What role does comedy play in the way the characters discuss their own relationship, bodies and even gender?
Gonglewski: Truth is funny. I think if we play our roles with total sincerity, with all the sadness and despair, the audience will find it funny. Hopefully they will be able to laugh at themselves through us. The play has tongue-in-cheek, self-referential humor, very knowing and subtle. I think the sophisticated Wilma audiences will dig it.
Martello: I guess that people are funny and their foibles are even funnier, especially when they don’t know they have them. This is a honest look at a family dynamic and that’s just funny.
What drew you to these characters in the first place?

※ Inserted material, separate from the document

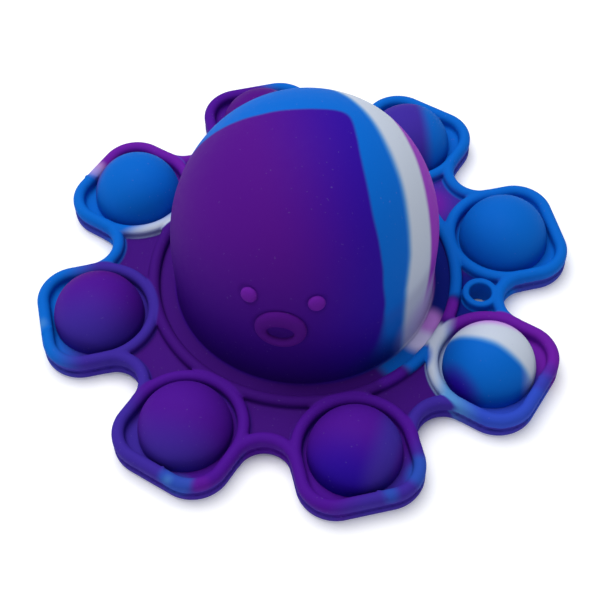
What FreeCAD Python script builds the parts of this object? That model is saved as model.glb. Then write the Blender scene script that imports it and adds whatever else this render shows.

Gonglewski: I was drawn to working with the renowned (director) Annie Kaufman, and being in love with Mary Martello. I would have done any role with either impetus. That said, this particular role has elements of me that I recognize [she cringes], and it is wickedly delicious to poke fun at.
Martello: Their humanity and their vulnerability. That may actually be redundant, but the play and the characters are so real and trying so hard to make their life work that I really root for them.
This show has played in a few cities around the country already. What do you expect to bring to Philly audiences?
Gonglewski: The unique thing in this production is the astonishingly deft hand of Kaufman. She settles for nothing less than sheer reality, no commenting on the characters at all. Her direction of light and sound is just as precise. She carves every single moment, every shadow, bell, tone, flicker. With an unassuming and self-effacing banter, she meticulously sculpts minutia to get the exact effect she desires – fascinating to watch in tech, I am learning a lot. I am dying to see the effect on an audience.
Martello: It is always my intention to open hearts and minds and tickle funny bones with as much honesty and communication as possible. So I hope audiences root for these characters, as well.
Body Awareness, Jan. 11 – Feb. 5, Wilma Theatre, 265 S. Broad St., 215-546-7824.